Both the line containing "doorways();" and the line containing "if empty is" belong in the answer, along with every line between them; print exactly those.
***** Supplied material *****
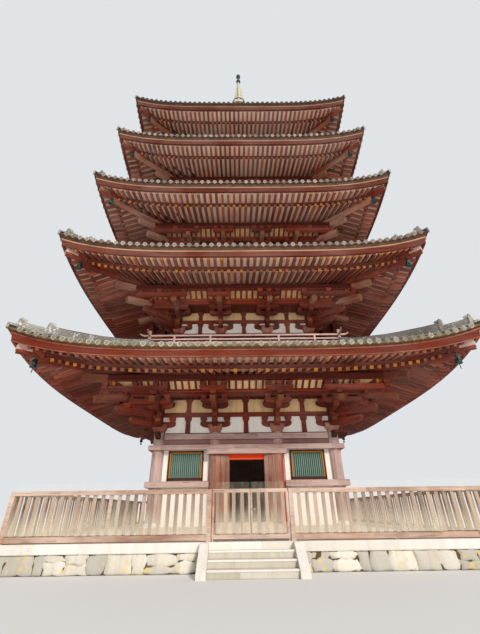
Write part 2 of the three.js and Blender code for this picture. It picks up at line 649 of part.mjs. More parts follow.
function spire() {
  const base = TOP_ROOF_TOP + SEAT;
  const pieces = [
    box(-740, 740, -740, 740, base, base + 520),
    box(-830, 830, -830, 830, base + 500, base + 610),
    turnedProfile([[0, base + 600], [640, base + 600], [600, base + 850], [430, base + 1060], [0, base + 1130]], 16),
    turnedProfile([[0, base + 1050], [330, base + 1100], [520, base + 1200], [760, base + 1370],
      [720, base + 1420], [0, base + 1420]], 16),
  ];
  addPiece('spire_base', joined(pieces), bronze);
  const mastBase = base + 1420 + SEAT;
  const mastTop = SPIRE_TOP - 1700;
  const mastRadius = (z) => 150 - (55 * (z - mastBase)) / (mastTop - mastBase);
  const mast = [turnedProfile([[0, mastBase], [150, mastBase], [95, mastTop], [0, mastTop]], 8)];
  const pitch = (RING_LAST - RING_FIRST) / (RING_COUNT - 1);
  for (let i = 0; i < RING_COUNT; i += 1) {
    const z = RING_FIRST + i * pitch;
    const radius = 840 - i * 34;
    mast.push(turnedProfile([
      [radius - 110, z - 60], [radius, z - 60], [radius, z + 60], [radius - 110, z + 60], [radius - 110, z - 60],
    ], 12));
    mast.push(turned(box(-radius + 70, radius - 70, -35, 35, z - 30, z + 30), i));
  }
  addPiece('spire_mast_and_rings', joined(mast), bronze);
  const flameBase = 34500;
  const flame = [
    [96, flameBase], [300, flameBase + 60], [370, flameBase + 420], [280, flameBase + 560], [400, flameBase + 900],
    [230, flameBase + 1150], [290, flameBase + 1500], [150, flameBase + 1800], [170, flameBase + 2100], [80, flameBase + 2260],
  ];
  const blades = [];
  for (let turn = 0; turn < 4; turn += 1) {
    blades.push(verticalPlate(flame, 40, (turn * Math.PI) / 2));
  }
  const hub = turnedProfile([[110, flameBase - 30], [185, flameBase - 30], [185, flameBase + 300],
    [150, flameBase + 2260], [99, flameBase + 2260], [110, flameBase - 30]], 8);
  const [below, above] = [flameBase - 100, flameBase + 2400];
  const socket = [[0, below], [mastRadius(below) + SEAT, below], [mastRadius(above) + SEAT, above], [0, above]];
  addPiece('spire_flame', cut(joined([hub, ...blades]), [turnedProfile(socket, 8)]), bronze);
  const ball = mastTop + SEAT;
  const jewel = [
    [0, ball], [90, ball], [90, ball + 60], [205, ball + 190], [205, ball + 310], [90, ball + 440], [60, ball + 520],
    [60, ball + 960], [110, ball + 1000], [205, ball + 1130], [195, ball + 1270], [90, ball + 1440], [0, SPIRE_TOP],
  ];
  addPiece('spire_jewels', turnedProfile(jewel, 12), bronze);
}

podium();
steps();
fence();
gates();
firstFrame();
waistBeams();
wallBays();
doorways();
doorLeaves();
for (let storey = 0; storey < STOREY_COUNT; storey += 1) {
  bracketCourse(storey);
  roof(storey);
  if (storey > 0) {
    upperBody(storey);
    balcony(storey);
  }
}
spire();

export default tower;
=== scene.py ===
import bpy
import numpy as np
from bpy.props import FloatProperty, FloatVectorProperty, IntProperty, PointerProperty
from mathutils import Matrix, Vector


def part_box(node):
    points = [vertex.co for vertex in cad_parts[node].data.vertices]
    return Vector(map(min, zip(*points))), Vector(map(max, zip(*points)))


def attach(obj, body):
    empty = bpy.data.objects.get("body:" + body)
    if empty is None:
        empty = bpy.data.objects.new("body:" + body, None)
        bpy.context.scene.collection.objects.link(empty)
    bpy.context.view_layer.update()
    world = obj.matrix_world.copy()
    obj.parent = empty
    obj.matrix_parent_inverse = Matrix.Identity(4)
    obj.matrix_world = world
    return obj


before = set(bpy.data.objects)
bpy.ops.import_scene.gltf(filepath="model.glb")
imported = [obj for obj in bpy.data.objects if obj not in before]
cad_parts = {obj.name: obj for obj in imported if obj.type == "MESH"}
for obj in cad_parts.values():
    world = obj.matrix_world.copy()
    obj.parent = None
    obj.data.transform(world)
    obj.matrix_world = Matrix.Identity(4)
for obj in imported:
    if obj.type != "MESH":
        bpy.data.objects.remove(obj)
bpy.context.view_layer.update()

bl_info = {
    "name": "Five-storey pagoda",
    "version": (1, 0, 0),
    "blender": (4, 5, 0),
    "location": "3D View > Sidebar > Pagoda",
    "description": "Dresses the frame of a timber pagoda with tiles, rafters, brackets, boards and finishes",
    "category": "Add Mesh",
}

STOREY_NAMES = ("first", "second", "third", "fourth", "fifth")
TOWER = "tower"

# Quarter turns about the tower's axis that a form is repeated at
ALL_SIDES = (0, 1, 2, 3)
FRONT_SIDE = (0,)
OTHER_SIDES = (1, 2, 3)

# Roofs and eaves, in metres
CORNER_RISE = 0.71
RISE_POWER = 4.2
EDGE_INSET = 0.17
EDGE_THICKNESS = (0.298, 0.368, 0.378, 0.398, 0.358)
EAVE_BOARD = 0.2
FLYING_LENGTH = 0.74
FLYING_SLOPE = 0.1
KNEE_DROP = 0.21
BASE_SLOPE = 0.32
EDGE_RISE = 0.85
FLYING_RISE = 0.8
BASE_RISE = 0.75
TOP_FLAT_HALF = 0.85
TILE_SHARE = (0.991, 0.999, 1.005, 1.03, 1.0)
RAFTER_SHARE = (1.01, 1.0, 1.055, 0.97, 1.0)
TILE_LIFT = 0.035
TILE_PAST = 0.01
RAFTER_INSET = 0.09

# Bracket courses, measured out from the column line
PURLIN_OUT = 1.75
PURLIN_HALF = 0.1
PURLIN_DROP = 0.13
PURLIN_HEIGHT = 0.19
STEP_ONE = 0.55
STEP_TWO = 1.12
TAIL_REACH = 1.95
TAIL_ROOT = 2.9
TAIL_FALL = 1.64
BLOCK_HEIGHT = 0.3
CENTRE_BAY_SHARE = 0.36
RIB_PITCH = 0.25
BOARD_JOINT = 0.006

# First storey, fence and podium
FIRST_COLUMN_RADIUS = 0.22
UPPER_COLUMN_RADIUS = 0.185
DOOR_AXIS_X = 0.66
DOOR_AXIS_OUT = 0.275
DOOR_REACH = 0.655
STILE_WIDTH = {"left": 0.014, "right": 0.05}
STILE_FINISH = {"left": "Door timber", "right": "Bright red timber"}
STUD_HEIGHTS = (1.25, 2.05, 2.85)
WINDOW_HEIGHTS = (2.32, 3.23)
FENCE_LINE = 6.43
GATE_POST_X = 1.105
STEP_RUN = 0.76
PAVING_REACH = 5.97
FLOOR_REACH = 3.5

# Rings of the spire, by the heights of the lowest and the highest
RING_COUNT = 9
RING_HEIGHTS = (28.05, 33.6)

# Heights over which painted shade darkens the upper tile ends and the clear sheet clouds, and above which the
# frame's members lie level
TILE_SHADE_HEIGHTS = (19.5, 21.5)
CLOUDING_HEIGHTS = (0.75, 1.5)
ALL_LEVEL = -1.0
LINTEL_FOOT = 3.2
ALL_UPRIGHT = 20.0

# Floor, and the camera by its turn, tilt and roll in degrees and its focal length in pixels of the frame
FLOOR_SIZE = 160.0
FLOOR_LEVEL = -0.003
CAMERA_TURNS = (0.612, 29.905, -0.775)
CAMERA_PLACE = (-0.3207, -16.7818, 1.36)
FOCAL_PIXELS = 334.38
FRAME_HEIGHT = 634
SENSOR = 36


def srgb(red, green, blue):
    """Linear colour of a screen colour given in parts of 255, by the usual power curve."""
    parts = np.array([red, green, blue]) / 255.0
    linear = np.where(parts <= 0.04045, parts / 12.92, ((parts + 0.055) / 1.055) ** 2.4)
    return tuple(float(part) for part in linear)


def size_property(label, text, value, low=0.005, high=5.0):
    return FloatProperty(name=label, description=text, default=value, min=low, max=high, unit="LENGTH")


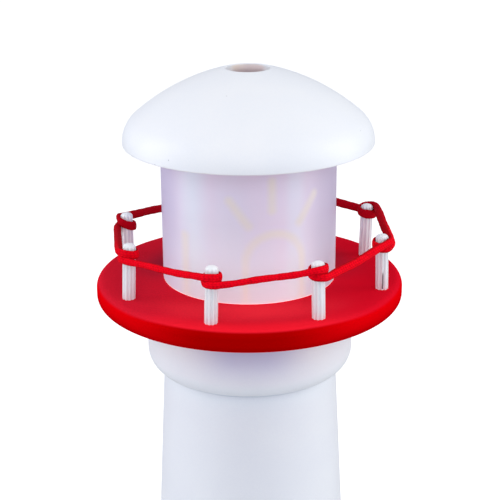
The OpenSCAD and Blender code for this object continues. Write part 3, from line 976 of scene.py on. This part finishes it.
@dataclass(frozen=True)
class Post:
    """Where a post stands on its circle, how far inside it, and how far it leans to the right."""

    angle_deg: float
    inside: float = 0.0
    lean_deg: float = 0.0
    cracked: bool = False
    circle_r: float = 85.6
    radius: float = 4.0
    height: float = 35.5

    def spot(self) -> Vector:
        """Gives the middle of the post's foot, in mm on the level of zero."""
        angle, reach = math.radians(self.angle_deg), self.circle_r - self.inside
        return Vector((reach * math.sin(angle), -reach * math.cos(angle), 0))

    def slope(self) -> float:
        """Gives how far the post's axis moves to the right with each mm of height."""
        return math.tan(math.radians(self.lean_deg))


POSTS = (
    Post(-59.9, 0.3, 2.4), Post(-15.3, 0, 1.7), Post(28, -0.8, -1.2), Post(70.9, -1.5, -1.1, cracked=True),
    Post(113.5, 1.7, 1.5), Post(161), Post(209), Post(257.2, 4.3),
)


@dataclass(frozen=True)
class Turn:
    """The rope's turn round a post.

    It comes in and goes out at shares of the post's height, and drawn_in is the share of the way between
    them that the turn takes up. The other sizes are in mm: slid moves the turn up, askew tips it to one
    side, and lift raises its end over its start.
    """

    post: Post
    comes_in: float
    goes_out: float
    drawn_in: float
    slid: float = 0.0
    askew: float = 0.0
    lift: float = 0.0


@dataclass
class RopeRail:
    """The knitted rope that runs once round each post.

    The turns are pulled tight, so the rope is flattened against the posts and its own turns touch.
    """

    floor_z: float
    radius: float = 2.15
    gap: float = 0.15
    sag: float = 0.6
    turns: tuple[Turn, ...] = (
        Turn(POSTS[5], 0.5, 0.54, 0.9),
        Turn(POSTS[6], 0.46, 0.64, 0.9),
        Turn(POSTS[7], 0.88, 0.69, 0.86, askew=1.1),
        Turn(POSTS[0], 0.91, 0.7, 0.54),
        Turn(POSTS[1], 0.885, 0.7, 0.68, slid=-0.5),
        Turn(POSTS[2], 0.93, 0.74, 0.8, slid=-0.2),
        Turn(POSTS[3], 0.92, 0.73, 0.8, lift=2.4),
        Turn(POSTS[4], 0.96, 0.775, 0.86),
        Turn(POSTS[5], 0.9, 0.76, 0.86),
    )
    tightness: float = 0.56
    lead_in_deg: float = 34.0
    lead_out_deg: float = 62.0
    end_wrap: float = 200.0
    tail: float = 8.0
    wrap_fullness: float = 1.06
    span_fullness: tuple[float, ...] = (1.0, 1.24, 1.16, 0.98, 0.93, 1.16, 1.26, 1.26)
    ease_share: float = 0.2
    wander: float = 0.3
    wander_waves: float = 1.4
    span_points: int = 60
    fine_step: float = 0.25
    softening: int = 5
    sides: int = 30
    ring_step: float = 0.4
    stitch: float = 2.0
    relief: float = 0.09
    mean_relief: float = 0.45
    least_flat: float = 0.45
    uneven: tuple[Point3, ...] = ((0.03, 0.31, 0), (0.025, 0.83, 1), (0.02, 0.13, 2))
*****
• **Task output**
doorways();
doorLeaves();
for (let storey = 0; storey < STOREY_COUNT; storey += 1) {
  bracketCourse(storey);
  roof(storey);
  if (storey > 0) {
    upperBody(storey);
    balcony(storey);
  }
}
spire();

export default tower;
=== scene.py ===
import bpy
import numpy as np
from bpy.props import FloatProperty, FloatVectorProperty, IntProperty, PointerProperty
from mathutils import Matrix, Vector


def part_box(node):
    points = [vertex.co for vertex in cad_parts[node].data.vertices]
    return Vector(map(min, zip(*points))), Vector(map(max, zip(*points)))


def attach(obj, body):
    empty = bpy.data.objects.get("body:" + body)
    if empty is None:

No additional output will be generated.